◆ Set exercise ◆
In the listing below, locate the lines that hold the string "pieces". Copy those lines.
=== Exercise data ===
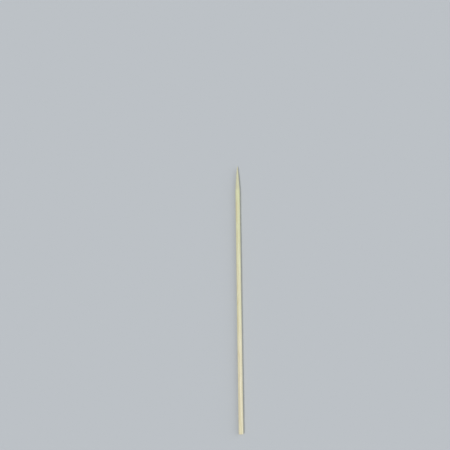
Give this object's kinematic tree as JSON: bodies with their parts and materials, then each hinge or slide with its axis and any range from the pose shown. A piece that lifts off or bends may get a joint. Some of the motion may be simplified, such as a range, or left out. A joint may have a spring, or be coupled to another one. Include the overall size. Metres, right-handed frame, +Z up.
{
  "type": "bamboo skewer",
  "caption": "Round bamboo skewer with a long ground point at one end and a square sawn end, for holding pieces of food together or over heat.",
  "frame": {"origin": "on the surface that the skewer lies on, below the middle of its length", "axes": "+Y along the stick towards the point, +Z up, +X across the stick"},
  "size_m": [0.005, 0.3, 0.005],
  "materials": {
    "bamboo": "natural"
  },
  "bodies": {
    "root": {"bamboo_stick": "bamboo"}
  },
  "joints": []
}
===
=== Exercise data ===
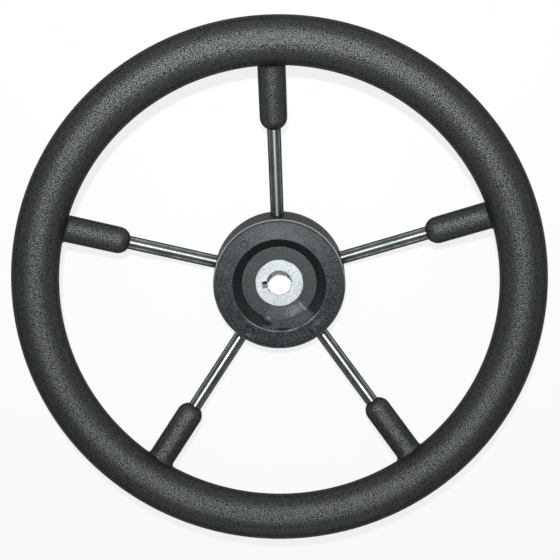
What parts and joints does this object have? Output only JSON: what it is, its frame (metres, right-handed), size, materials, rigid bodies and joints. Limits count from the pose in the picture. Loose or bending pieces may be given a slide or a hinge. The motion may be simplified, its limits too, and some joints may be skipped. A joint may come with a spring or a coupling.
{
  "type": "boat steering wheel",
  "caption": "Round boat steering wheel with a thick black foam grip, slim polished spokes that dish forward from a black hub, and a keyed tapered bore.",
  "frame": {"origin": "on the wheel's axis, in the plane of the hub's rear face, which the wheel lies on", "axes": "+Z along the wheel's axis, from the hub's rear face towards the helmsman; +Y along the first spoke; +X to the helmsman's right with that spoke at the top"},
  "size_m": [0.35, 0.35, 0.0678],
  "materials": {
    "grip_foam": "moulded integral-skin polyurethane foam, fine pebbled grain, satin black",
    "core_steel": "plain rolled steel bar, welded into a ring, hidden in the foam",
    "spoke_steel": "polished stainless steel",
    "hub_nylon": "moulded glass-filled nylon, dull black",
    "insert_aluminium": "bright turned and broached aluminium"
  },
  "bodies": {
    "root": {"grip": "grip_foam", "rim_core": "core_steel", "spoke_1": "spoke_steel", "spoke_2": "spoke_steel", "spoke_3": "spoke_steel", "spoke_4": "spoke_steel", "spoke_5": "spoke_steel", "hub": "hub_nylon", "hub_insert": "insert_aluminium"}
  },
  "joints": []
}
===
◆ Solution to this exercise ◆
  "caption": "Round bamboo skewer with a long ground point at one end and a square sawn end, for holding pieces of food together or over heat.",
What parts and joints does this object have? Output only JSON: what it is, its frame (metres, right-handed), size, materials, rigid bodies and joints. Limits count from the pose in the picture. Loose or bending pieces may be given a slide or a hinge. The motion may be simplified, its limits too, and some joints may be skipped. A joint may come with a spring or a coupling.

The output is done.